Exactly one year ago today, one of the most spectacular buildings in Washington was badly damaged by the earthquake that shook our city. So much so, that the repairs are going to cost millions of dollars and keep it under scaffolding for several years.
If you love this building like we do, consider donating a few bucks to help restore this national treasure. You can give money online, so it’s effortless.
And since we love this building so much, we want to highlight to tremendous history of the place with a “Three Things…” post. Also, a shout out goes to GoDCer Laura for suggesting this too. Three things won’t do justice to the place, but here are some fascinating stories about the place for you to share with your friends.
1. Thousands come see Martin Luther King, Jr.’s final Sunday Sermon
The great civil rights leader, Martin Luther King, Jr., gave his final Sunday Sermon at Washington’s National Cathedral. On Sunday, March 31st, 1968, a crowd of several thousand people packed into the Cathedral to hear him speak. Little did they know that their revered leader would be taken down by an assassin’s bullet that Thursday.
The Washington Post highlighted his sermon the following day.

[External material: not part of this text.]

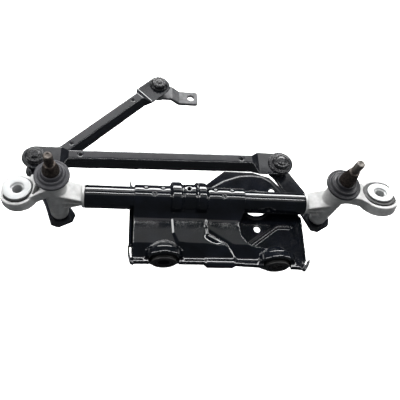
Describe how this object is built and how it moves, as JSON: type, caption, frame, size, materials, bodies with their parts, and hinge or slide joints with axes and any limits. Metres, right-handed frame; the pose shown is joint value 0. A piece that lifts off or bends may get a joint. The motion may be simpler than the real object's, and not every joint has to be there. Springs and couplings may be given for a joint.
{
  "type": "windshield wiper linkage",
  "caption": "Wiper linkage: tube frame with two cast spindle housings, levers, ball-jointed link rods and a motor crank. Motor, arms and blades are not part of it.",
  "frame": {"origin": "centre of the motor shaft hole, in the top face of the motor plate", "axes": "+X along the frame tube from the left spindle to the right one, +Y to the rear, +Z along both wiper spindles towards their threads"},
  "size_m": [0.3689, 0.2674, 0.1513],
  "materials": {
    "black_paint": "gloss black dip paint",
    "cast_aluminium": "satin, as cast",
    "spindle_steel": "dark oiled steel",
    "plated_steel": "bright zinc plate",
    "plain_steel": "ground",
    "crank_steel": "satin dark grey phosphate",
    "bronze": "sintered, oiled",
    "black_rubber": "matt",
    "grey_cap": "satin dark grey",
    "black_cap": "satin black",
    "socket_plastic": "satin black"
  },
  "bodies": {
    "frame": {"frame_tube": "black_paint", "saddle_bracket": "black_paint", "motor_plate": "black_paint", "left_pivot_housing": "cast_aluminium", "right_pivot_housing": "cast_aluminium", "left_eye_grommet": "black_rubber", "right_eye_grommet": "black_rubber", "left_eye_sleeve": "plated_steel", "right_eye_sleeve": "plated_steel", "left_boss_grommet": "black_rubber", "right_boss_grommet": "black_rubber", "left_lower_bush": "bronze", "left_upper_bush": "bronze", "right_lower_bush": "bronze", "right_upper_bush": "bronze", "left_spindle_seal": "black_rubber", "right_spindle_seal": "black_rubber"},
    "left_pivot": {"left_spindle": "spindle_steel", "left_dust_cap": "grey_cap", "left_lever": "black_paint", "left_retaining_ring": "plain_steel", "left_thrust_washer": "plain_steel", "left_upper_ball_stud": "plain_steel", "left_lower_ball_stud": "plain_steel"},
    "right_pivot": {"right_spindle": "spindle_steel", "right_dust_cap": "black_cap", "right_lever": "black_paint", "right_retaining_ring": "plain_steel", "right_thrust_washer": "plain_steel", "right_ball_stud": "plain_steel"},
    "long_link": {"long_link_rod": "black_paint", "link_left_socket": "socket_plastic", "link_right_socket": "socket_plastic", "link_left_boot": "black_rubber", "link_right_boot": "black_rubber"},
    "drive_link": {"drive_link_rod": "black_paint", "drive_lever_socket": "socket_plastic", "drive_crank_socket": "socket_plastic", "drive_lever_boot": "black_rubber", "drive_crank_boot": "black_rubber"},
    "crank": {"motor_crank": "crank_steel", "crank_ball_stud": "plain_steel"}
  },
  "joints": [
    {"name": "left_spindle_turn", "type": "hinge", "parent": "frame", "child": "left_pivot", "pos_m": [-0.1935, -0.0055, 0.0135], "axis": [0, 0, 1], "range_deg": [-66, 0]},
    {"name": "right_spindle_turn", "type": "hinge", "parent": "frame", "child": "right_pivot", "pos_m": [0.072, -0.0055, 0.0135], "axis": [0, 0, 1], "range_deg": [-60, 0]},
    {"name": "long_link_turn", "type": "hinge", "parent": "left_pivot", "child": "long_link", "pos_m": [-0.22217, 0.0515, -0.0125], "axis": [0, 0, 1], "range_deg": [0, 68]},
    {"name": "drive_link_turn", "type": "hinge", "parent": "left_pivot", "child": "drive_link", "pos_m": [-0.22217, 0.0515, -0.0365], "axis": [0, 0, 1], "range_deg": [-70, 35]},
    {"name": "crank_turn", "type": "hinge", "parent": "drive_link", "child": "crank", "pos_m": [-0.09397, 0.18195, -0.0383], "axis": [0, 0, 1], "continuous": true}
  ],
  "couplings": [
    {"joint": "right_spindle_turn", "follows": "left_spindle_turn", "ratio": 0.908},
    {"joint": "long_link_turn", "follows": "left_spindle_turn", "ratio": -1.028}
  ]
}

The Rev. Dr. Martin Luther King Jr. came to Washington yesterday and made an apparent effort to rebuild support for his planned April 22 Poor People’s campaign here, shaken last week when his Memphis demonstration erupted with violence.
Speaking to an overflow audience of more that 4000 at National Cathedral, Dr. Kin declared again his intention to bring 3000 poor people to Washington this month for “a nonviolent demonstration.”
“There will be a Poor People’s Campaign,” Dr. King told his predominantly white audience at the Cathedral.
“I don’t like to predict violence,” he added, “but if nothing is done between now and June to raise ghetto hope, I feel this summer will not only be as bad, but worse than last year.”
He told cathedral morning worshipers that the U.S. spends $50,000 to deal death to a Vietcong soldier in Vietnam, while spending only $53 for every poor person in this country.
Reading his words with hindsight, it’s sad to realize how true his words were about violence. And the magnitude of the violence, sparked by his assassination, forever changed the fabric of urban America. The commercial corridors of Washington — 7th St. NW, H St. NE and U St. — all became bombed out war zones as a result of the 1968 riots. Many of the areas are still slowly coming back to life with through economic revival and urban renaissance.
This is one of those amazing pieces of footage that you can watch over and over. It’s fascinating.
On Wednesday, February 6th, 1924, the nation mourned as the funeral procession for the late President Woodrow Wilson slowly made it’s way from his Kalorama home to Washington National Cathedral. Countless thousands of people lined the route, braving the bleak winter weather to catch one last glimpse of the 28th president.
The Washington Post had this piece the following day.
The nation stood at salute yesterday while the body of Woodrow Wilson was conveyed to the Cathedral of SS. Peter and Paul, and there laid in the crypt of Bethlehem Chapel with appropriately simple ceremony. The minds of millions, in many lands, attended the funeral of the late President, and reviewed the many incidents of his eventful life. His name is known to the remotest parts of the earth. Wherever it is known it is linked with the universal aspiration for peace. As the exhausted body was laid away the thoughts of multitudes softened toward the memory of Mr. Wilson, emphasizing the good which he had accomplished, and granting to him full honor for his faithful effort to make the world better.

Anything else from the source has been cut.